If you’re one of many people in Iowa who have suffered an illness or injury that prevents you from being able to work, you may have recently navigated the application process for benefits that are available to people in this condition. The application is detailed, and your condition must meet the requirements that coincide with the government’s accepted definition of “disability.” There are numerous reasons why your Social Security Disability (SSD) claim might receive a denial.
If this is what happened to you, try not to lose heart. It is not uncommon. In fact, many applicants have had their initial claims denied. However, they ultimately were able to receive SSD benefits.
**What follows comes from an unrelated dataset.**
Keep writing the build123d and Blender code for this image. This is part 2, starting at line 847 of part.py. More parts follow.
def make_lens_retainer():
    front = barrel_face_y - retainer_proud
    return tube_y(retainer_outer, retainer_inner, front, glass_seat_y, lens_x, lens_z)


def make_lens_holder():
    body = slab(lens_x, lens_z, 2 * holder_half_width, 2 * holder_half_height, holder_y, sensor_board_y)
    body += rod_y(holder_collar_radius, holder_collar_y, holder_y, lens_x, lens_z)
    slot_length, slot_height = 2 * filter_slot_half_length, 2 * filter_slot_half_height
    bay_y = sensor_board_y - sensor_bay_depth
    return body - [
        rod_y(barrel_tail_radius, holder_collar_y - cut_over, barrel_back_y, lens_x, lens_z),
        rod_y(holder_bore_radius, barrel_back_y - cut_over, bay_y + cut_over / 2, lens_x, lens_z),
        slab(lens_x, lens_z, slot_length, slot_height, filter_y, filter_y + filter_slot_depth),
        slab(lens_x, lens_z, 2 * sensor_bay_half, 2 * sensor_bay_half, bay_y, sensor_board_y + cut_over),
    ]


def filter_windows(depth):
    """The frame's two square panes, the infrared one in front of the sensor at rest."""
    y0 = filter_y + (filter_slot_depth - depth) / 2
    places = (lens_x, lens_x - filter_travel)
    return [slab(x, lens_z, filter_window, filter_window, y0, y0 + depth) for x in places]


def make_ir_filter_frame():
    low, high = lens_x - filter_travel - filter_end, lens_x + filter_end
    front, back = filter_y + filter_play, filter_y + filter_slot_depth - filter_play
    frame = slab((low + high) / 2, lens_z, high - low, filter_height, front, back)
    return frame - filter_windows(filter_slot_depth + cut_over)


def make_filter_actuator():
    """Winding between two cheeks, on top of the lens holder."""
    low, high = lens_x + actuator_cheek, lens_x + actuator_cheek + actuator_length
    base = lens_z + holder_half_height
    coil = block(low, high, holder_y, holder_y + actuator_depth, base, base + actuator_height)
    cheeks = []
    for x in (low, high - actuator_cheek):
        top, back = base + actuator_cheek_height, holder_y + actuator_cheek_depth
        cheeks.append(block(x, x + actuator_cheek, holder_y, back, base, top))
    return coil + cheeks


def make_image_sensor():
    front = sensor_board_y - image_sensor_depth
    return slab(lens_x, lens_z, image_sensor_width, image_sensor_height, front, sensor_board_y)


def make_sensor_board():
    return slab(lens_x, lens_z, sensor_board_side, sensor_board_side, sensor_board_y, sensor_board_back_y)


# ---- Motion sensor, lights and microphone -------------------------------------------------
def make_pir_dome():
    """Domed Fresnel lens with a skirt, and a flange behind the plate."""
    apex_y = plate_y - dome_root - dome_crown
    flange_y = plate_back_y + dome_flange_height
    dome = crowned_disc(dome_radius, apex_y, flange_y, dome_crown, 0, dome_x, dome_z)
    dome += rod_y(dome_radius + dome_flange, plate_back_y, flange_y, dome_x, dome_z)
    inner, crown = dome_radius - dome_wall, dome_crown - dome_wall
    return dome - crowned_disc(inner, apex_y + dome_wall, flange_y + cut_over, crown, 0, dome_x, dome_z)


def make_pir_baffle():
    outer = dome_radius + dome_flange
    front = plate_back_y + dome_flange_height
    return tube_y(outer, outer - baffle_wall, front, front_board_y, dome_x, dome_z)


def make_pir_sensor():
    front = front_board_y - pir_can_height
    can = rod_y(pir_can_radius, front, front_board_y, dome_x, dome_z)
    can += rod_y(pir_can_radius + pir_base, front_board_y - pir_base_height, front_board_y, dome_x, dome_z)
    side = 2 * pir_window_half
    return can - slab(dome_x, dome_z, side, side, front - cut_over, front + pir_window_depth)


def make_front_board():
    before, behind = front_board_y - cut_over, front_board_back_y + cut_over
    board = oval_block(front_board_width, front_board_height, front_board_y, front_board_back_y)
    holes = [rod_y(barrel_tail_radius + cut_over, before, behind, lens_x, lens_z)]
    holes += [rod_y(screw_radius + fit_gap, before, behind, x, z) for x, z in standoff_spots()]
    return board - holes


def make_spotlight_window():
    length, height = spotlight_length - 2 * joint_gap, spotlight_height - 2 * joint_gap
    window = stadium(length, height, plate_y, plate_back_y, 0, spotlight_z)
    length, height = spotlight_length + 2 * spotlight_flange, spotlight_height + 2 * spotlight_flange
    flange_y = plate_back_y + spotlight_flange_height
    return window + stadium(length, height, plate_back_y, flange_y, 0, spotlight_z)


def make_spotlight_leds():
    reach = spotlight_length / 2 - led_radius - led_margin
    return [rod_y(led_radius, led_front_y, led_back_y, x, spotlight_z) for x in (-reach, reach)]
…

The Social Security Administration (SSA) has an appeals process in place. If you believe that you’re entitled to SSD benefits but have received a claim denial, you can file an appeal.
Determine which type of SSD appeal you want to file
If you plan to appeal the decision to deny your SSD claim, you’ll first need to determine which type of appeal best fits your needs. The following list includes basic information regarding the four types:
- Filing a reconsideration appeal is a means to present new evidence to the SSA, such as medical records or laboratory and clinical findings regarding your condition.
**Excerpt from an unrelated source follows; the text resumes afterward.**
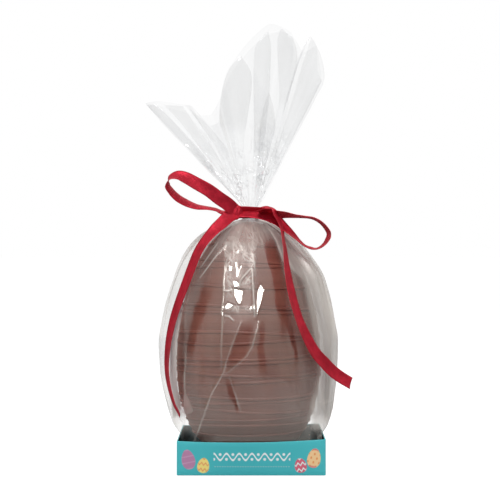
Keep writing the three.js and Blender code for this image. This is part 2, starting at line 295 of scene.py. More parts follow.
def smooth_through(x, places, values):
    """A smooth curve through values at places, without overshooting them."""
    places = np.asarray(places, float)
    values = np.asarray(values, float)
    steps = np.diff(places)
    slopes = np.diff(values) / steps
    tangents = np.concatenate([slopes[:1], (slopes[1:] + slopes[:-1]) / 2, slopes[-1:]])
    turning = np.concatenate([[False], slopes[1:] * slopes[:-1] <= 0, [False]])
    tangents[turning] = 0
    before = np.abs(np.insert(slopes, 0, slopes[0]))
    after = np.abs(np.append(slopes, slopes[-1]))
    limit = 3 * np.minimum(before, after)
    tangents = np.clip(tangents, -limit, limit)
    i = np.clip(np.searchsorted(places, x, side="right") - 1, 0, len(steps) - 1)
    t = np.clip((x - places[i]) / steps[i], 0, 1)
    step = steps[i]
    return hermite(t, values[i], step * tangents[i], values[i + 1], step * tangents[i + 1])


def soft_noise(u, v, seed, cells=TABLE_ROWS):
    """Smooth random values from -1 to 1, with one random value for each whole step of u and v."""
    table = np.random.default_rng(seed).uniform(-1, 1, (cells, cells))
    iu = np.floor(u).astype(int)
    iv = np.floor(v).astype(int)
    fu = eased(u - iu)
    fv = eased(v - iv)
    low, high = (
        table[iu % cells, row % cells] * (1 - fu) + table[(iu + 1) % cells, row % cells] * fu
        for row in (iv, iv + 1)
    )
    return low * (1 - fv) + high * fv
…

- In certain circumstances, you may request a hearing with an Administrative Law Judge (ALJ), particularly if the denied amount meets the required threshold.
- You may ask the SSA Appeals Council to review your case, which they will only do if you can provide new evidence related to details that were present preceding and up to the claim denial that would logically change the outcome of the original decision.
- You can file a civil claim in a federal district court, whereby the court will then issue a summons, and the SSA commissioner must respond to explain why the Administration denied your claim, after which you will present an opening brief.
It is important to note that many SSD claims receive approval upon appeal. The appeals process can take a long time — even one full year or more. It can also be stressful, which is why most applicants seek legal support for guidance before activating the process.
60 is an important number in the appeals process
Regardless which of the four types of appeal you choose to navigate, you will only have 60 days to request further review of your case. If you have a hearing with an ALJ, you’ll receive an opportunity to have medical or occupational witnesses present testimony on your behalf.
If the ALJ upholds the original decision to deny your claim, you can then take the next logical step, which would be to ask the SSA Appeals Council to review your case. Many cases reach the federal court level before a denial is overturned. It is helpful to have an experienced advocate by your side as you navigate the system, which might be a family member who has experience in filing an SSD claim appeal or a legal representative who is well-versed in Iowa employment laws.